In November, 1939, in accordance with a reorganization program of the Department, the National Park Service biologists were transferred to the Fish and Wildlife Service, now called the Bureau of Sport Fisheries and Wildlife, but their stations and duties unchanged. The word “research” was dropped from the Branch of Research and Education of the National Park Service. With the outbreak of World War II, nearly all of these biology positions lapsed, owing to the abolition of the CCC from which funds for most of the positions had been derived. A comparable staff and program in geology, established during the 30’s, was eliminated preceding World War II and has not been restored.
Fauna Series No. 5, The Wolves of Mount McKinley, by Adolph Murie (1944) marked the last of the Fauna Series for the next 17 years.
The resident Park Naturalists contributed much, particularly in the earlier years, to the knowledge of the parks through observation, collections and inventories of park resources, and through some basic research. The geological research of Edwin McKee at Grand Canyon is a most notable example, but the observations of Arthur Stupka at Great Smoky Mountains, Frank Brockman at Mount Rainier, and the early work of Milton Skinner at Yellowstone, also illustrate the research opportunities and accomplishments of that period.
World War II reduced the naturalist staffs to a minimum. After the war the National Park Service reestablished eight biologist positions under the Division of Interpretation, which was the lineal descendant of the old Branch of Research and Education. The number of biologists was not restored to pre-war strength despite the increasing pressures on park resources; a situation experienced by no other professional group within the National Park Service except the geologists.

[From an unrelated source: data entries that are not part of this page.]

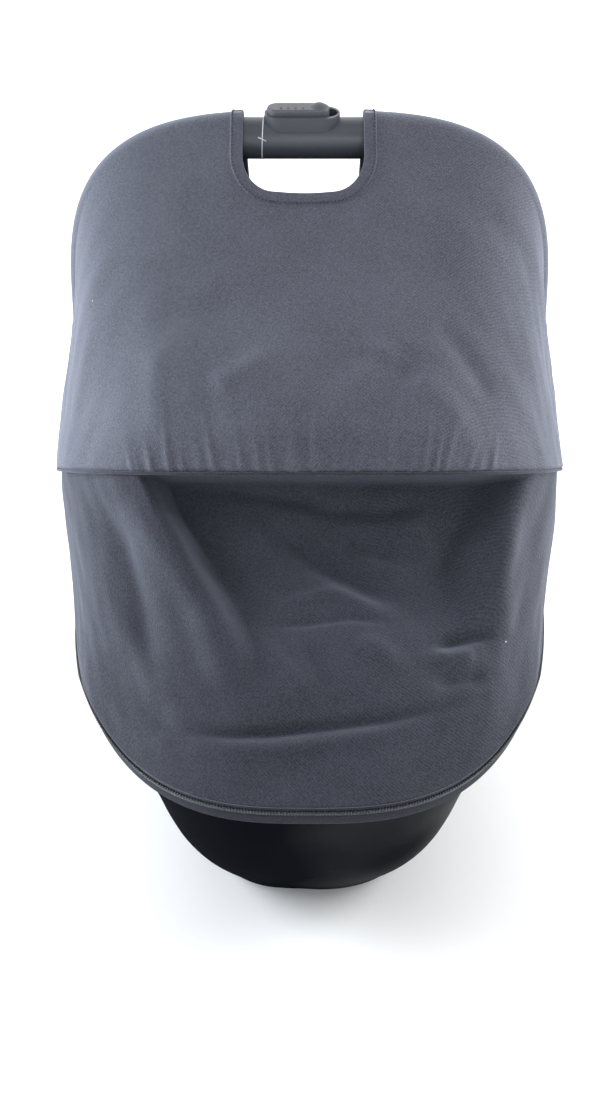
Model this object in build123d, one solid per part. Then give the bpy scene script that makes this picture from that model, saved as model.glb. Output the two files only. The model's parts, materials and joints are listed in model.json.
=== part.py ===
"""Lie-flat infant car seat with a closed hood and a zipped apron.

Millimetres. +Y points to the head end, -Y to the foot end, +Z is up.
The origin lies on the floor, under the middle of the seat.
"""

import os
from math import copysign, cos, hypot, pi, radians, sin

from build123d import *

# Hull: height, half width and half length of each level, from the floor pan to above the rim.
HULL_LEVELS = (
    (8.0, 109.3, 262.3),
    (20.0, 117.8, 273.7),
    (50.0, 135.7, 302.6),
    (100.0, 149.5, 335.3),
    (150.0, 167.8, 363.2),
    (200.0, 189.8, 388.9),
    (260.0, 197.0, 393.2),
    (320.0, 199.5, 393.2),
)
HULL_POWER = 2.89
HEAD_SHARE = 0.9465
HULL_FLOOR = 8.0
WALL = 4.0
RIM_FOOT_Z = 155.2
RIM_RISE = 144.8
RIM_CURVE = 0.5
RIM_HALF_LENGTH = 396.0
RIM_CLEAR = 3.0
COVER_EDGE = 3.5

# Liner and mattress inside the hull.
LINER_GAP = 6.0
LINER_INSIDE = 20.0
LINER_FLOOR = 16.0
LINER_BED = 35.0
LINER_DROP = 22.0
MATTRESS_TOP = 82.0

# Handle: an arch in the plane y = HUB_Y that turns about the hub axis.
HUB_Y = -10.0
HUB_Z = 306.0
TUBE_RADIUS = 16.5
TUBE_WALL = 2.2
TUBE_HALF_SPAN = 187.0
TUBE_TOP_Z = 574.0
TUBE_BEND = 110.0
TUBE_END_Z = 356.0
GEAR_RADIUS = 26.0
CAP_RADIUS = 32.0
PIN_RADIUS = 6.0
RUNNING_FIT = 0.05
GAP = 0.3
HANDLE_BACK_ANGLE = 60.0

# Layers of the hub along X, on the +X side.
BRACKET_X = (180.0, 186.0)
GEAR_X = (186.0, 197.0)
CAP_X = (197.3, 204.9)
FRONT_EAR_X = (205.8, 207.6)
REAR_EAR_X = (207.9, 209.7)
PIN_HEAD_X = (210.0, 211.4)
RIVET_Z = 216.0
RIVET_SPREAD = 14.0

# Slide button and its bezel on top of the handle, tipped towards the foot end.
SLIDE_TILT = 20.0
SLIDE_TRAVEL = 6.5
BEZEL_LENGTH = 62.0
BEZEL_WIDTH = 27.0
BEZEL_X = -6.0
BUTTON_LENGTH = 51.0
BUTTON_WIDTH = 17.0

# Fabric: the arch over the handle, the hem of the hood and the edge of the apron.
CLOTH = 2.0
ARCH_HALF_WIDTH = 206.0
ARCH_RISE = 170.5
ARCH_Z = 424.0
ARCH_POWER = 3.2
ARCH_FOOT_Z = 284.0
ARCH_FLARE = 6.3
WRAP_RADIUS = 18.0
HEM_HALF_WIDTH = 215.0
HEM_REACH = 168.0
HEM_POWER = 2.8
HEM_Y = -45.0
HEM_SIDE_Z = 300.0
HEM_RISE = 52.0
HAND_X = -5.0
HAND_HALF_WIDTH = 50.0
HAND_BOTTOM_Z = 537.0
HAND_CORNER = 28.0
HAND_REAR_Y = 90.0
APRON_ANGLE = 88.0
APRON_SAG = 10.0
APRON_HOLLOW = 24.0

# Bars under the hull that a base or a pram hooks on to.
DOCK_Y = 225.0
DOCK_Z = 17.0
DOCK_RADIUS = 4.5
DOCK_WINDOW_WIDTH = 84.0
DOCK_WINDOW_LENGTH = 28.0

# Release lever at the head end.
LEVER_Y = 370.0
LEVER_Z = 152.0
COLUMNS = 49


def block(x0, x1, y0, y1, z0, z1):
    """Box between two corners."""
    centre = Pos((x0 + x1) / 2, (y0 + y1) / 2, (z0 + z1) / 2)
    return centre * Box(abs(x1 - x0), abs(y1 - y0), abs(z1 - z0))


def disc(x0, x1, y, z, radius):
    """Cylinder along X."""
    return Pos((x0 + x1) / 2, y, z) * Rot(0, 90, 0) * Cylinder(radius, abs(x1 - x0))


def column(x, y, z0, z1, radius):
    """Cylinder along Z."""
    return Pos(x, y, (z0 + z1) / 2) * Cylinder(radius, abs(z1 - z0))


def soft_block(x0, x1, y0, y1, z0, z1, radius):
    """Box between two corners with every edge rounded."""
    box = block(x0, x1, y0, y1, z0, z1)
    return fillet(box.edges(), radius)


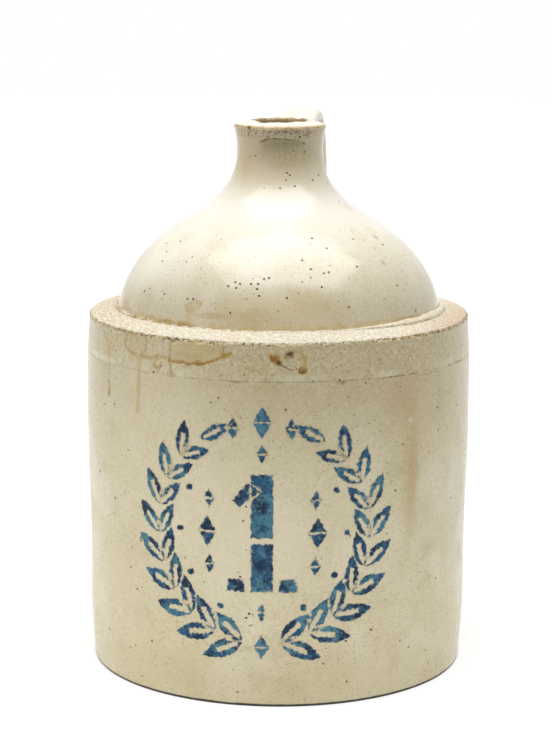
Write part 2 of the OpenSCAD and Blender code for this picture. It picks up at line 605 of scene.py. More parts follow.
class Bench:
    """Adds the nodes of one material, or of the world."""

    def __init__(self, owner: bpy.types.ID) -> None:
        """Starts with an empty tree.

        Args:
            owner: The material or the world.
        """
        owner.use_nodes = True
        self.tree = owner.node_tree
        self.tree.nodes.clear()

    def add(self, kind: str, inputs: dict[int | str, Any] | None = None,
            **settings: Any) -> bpy.types.Node:
        """Adds a node with its settings and links.

        Args:
            kind: The node's type, without the ShaderNode that starts its name.
            inputs: For each input, by name or number, a value, a socket, or a node that
                gives its first output.
            settings: The node's own properties.

        Returns:
            The node.
        """
        node = self.tree.nodes.new("ShaderNode" + kind)
        for key, value in settings.items():
            setattr(node, key, value)
        for key, value in (inputs or {}).items():
            source = value.outputs[0] if isinstance(value, bpy.types.Node) else value
            if isinstance(source, bpy.types.NodeSocket):
                self.tree.links.new(source, node.inputs[key])
            else:
                node.inputs[key].default_value = source
        return node

    def span(self, value: Source, start: float, full: float, low: float = 0.0,
             high: float = 1.0) -> Source:
        """A mask that changes smoothly along a value.

        Args:
            value: What it follows.
            start: The value at which the mask is low.
            full: The value at which it is high.
            low: The mask's level at the start.
            high: Its level at the end.

        Returns:
            The mask.
        """
        return self.add("MapRange", {
            "Value": value, "From Min": start, "From Max": full, "To Min": low, "To Max": high},
            interpolation_type="SMOOTHSTEP")

    def joined(self, operation: str, values: Iterable[Source]) -> Source:
        """Joins values, one after the other, by an operation on two of them."""
        return reduce(lambda held, value: self.add(
            "Math", {0: held, 1: value}, operation=operation), values)

    def both(self, *masks: Source) -> Source:
        """Where all the masks hold: their product."""
        return self.joined("MULTIPLY", masks)

    def either(self, *masks: Source) -> Source:
        """Where any of the masks holds: their maximum."""
        return self.joined("MAXIMUM", masks)

    def backdrop(self, lit: Source, shown: Source) -> Source:
        """Lights the jug by one shader and shows another as the background.

        Args:
            lit: The shader that lights it.
            shown: The shader for the camera's rays, and for mirrored and refracted ones.

        Returns:
            The two as one shader.
        """
        rays = self.add("LightPath").outputs
        seen = self.either(*(rays[f"Is {kind} Ray"]
                             for kind in ("Camera", "Glossy", "Transmission")))
        return self.add("MixShader", {0: seen, 1: lit, 2: shown})


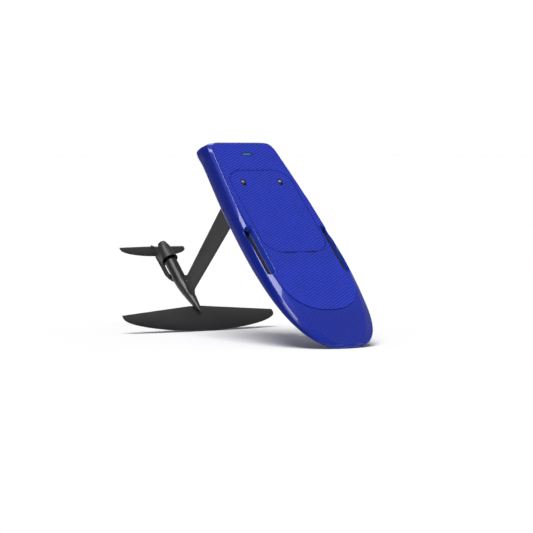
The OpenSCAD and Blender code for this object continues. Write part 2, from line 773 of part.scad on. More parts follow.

On February 10, 1945, the National Park Service issued a statement on Research in the National Park System, and its Relation to Private Research and the Work of Research Foundations. Its recommendations covered natural history as well as history and archaeology and advocated a research program to provide a constant flow of knowledge on the interrelations of life forms (ecology) essential for interpretation and management and an adequate staff of biologists. A list of 77 needed biological research programs was included, with priorities. The years passed — but little happened.
During the period 1948-1957, research biologist Walter Kittams was stationed in Yellowstone to study the chronically serious elk situation and recommend corrective measures. He produced voluminous illustrated reports showing the spread of ecological destruction and urging an adequate elk-reduction program.
In 1953, the National Park Conference advocated research as a basic tool for interpretation and management. This led to inclusion in the Administrative Manual of a policy statement in support of research.
In 1956, the first (and last) meeting of National Park Service biologists since 1939 was held in Washington. A list of suggestions for strengthening and implementing the Service’s biological program was submitted by the conferees, but was not implemented.
In 1957, a position of aquatic biologist was reestablished to handle research, interpretation, and management of fisheries and related aquatic resources. A previous fishery position had existed between 1934 and 1940.